#### Written exercise
Give every line of the material again, exactly as written.

#### Provided data
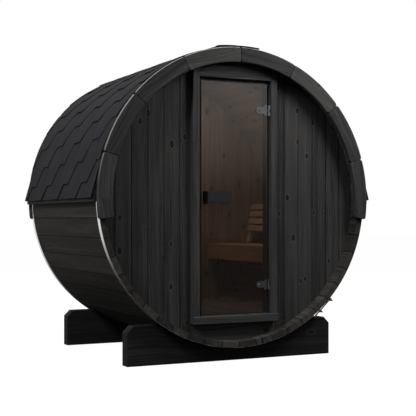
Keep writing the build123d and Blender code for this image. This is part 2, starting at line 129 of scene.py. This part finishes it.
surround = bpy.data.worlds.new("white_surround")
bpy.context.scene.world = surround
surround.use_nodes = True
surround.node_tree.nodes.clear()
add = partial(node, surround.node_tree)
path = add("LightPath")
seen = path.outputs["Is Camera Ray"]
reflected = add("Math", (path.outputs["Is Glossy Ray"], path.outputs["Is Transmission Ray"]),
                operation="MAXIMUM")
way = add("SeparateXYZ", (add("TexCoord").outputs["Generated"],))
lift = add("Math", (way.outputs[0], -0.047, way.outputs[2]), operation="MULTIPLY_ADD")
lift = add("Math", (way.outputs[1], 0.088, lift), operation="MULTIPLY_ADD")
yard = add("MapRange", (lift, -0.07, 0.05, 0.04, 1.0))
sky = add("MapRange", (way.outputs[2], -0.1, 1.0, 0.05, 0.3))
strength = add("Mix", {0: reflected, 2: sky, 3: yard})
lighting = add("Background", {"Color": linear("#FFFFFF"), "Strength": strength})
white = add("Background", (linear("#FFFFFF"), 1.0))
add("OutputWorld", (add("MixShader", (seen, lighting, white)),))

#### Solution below
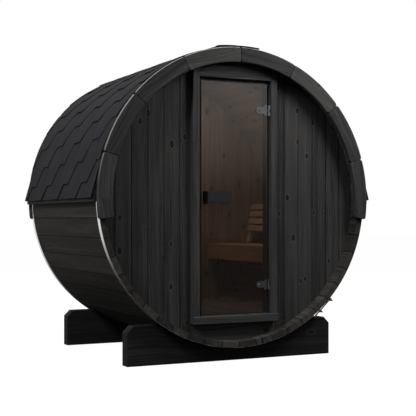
Keep writing the build123d and Blender code for this image. This is part 2, starting at line 129 of scene.py. This part finishes it.
surround = bpy.data.worlds.new("white_surround")
bpy.context.scene.world = surround
surround.use_nodes = True
surround.node_tree.nodes.clear()
add = partial(node, surround.node_tree)
path = add("LightPath")
seen = path.outputs["Is Camera Ray"]
reflected = add("Math", (path.outputs["Is Glossy Ray"], path.outputs["Is Transmission Ray"]),
                operation="MAXIMUM")
way = add("SeparateXYZ", (add("TexCoord").outputs["Generated"],))
lift = add("Math", (way.outputs[0], -0.047, way.outputs[2]), operation="MULTIPLY_ADD")
lift = add("Math", (way.outputs[1], 0.088, lift), operation="MULTIPLY_ADD")
yard = add("MapRange", (lift, -0.07, 0.05, 0.04, 1.0))
sky = add("MapRange", (way.outputs[2], -0.1, 1.0, 0.05, 0.3))
strength = add("Mix", {0: reflected, 2: sky, 3: yard})
lighting = add("Background", {"Color": linear("#FFFFFF"), "Strength": strength})
white = add("Background", (linear("#FFFFFF"), 1.0))
add("OutputWorld", (add("MixShader", (seen, lighting, white)),))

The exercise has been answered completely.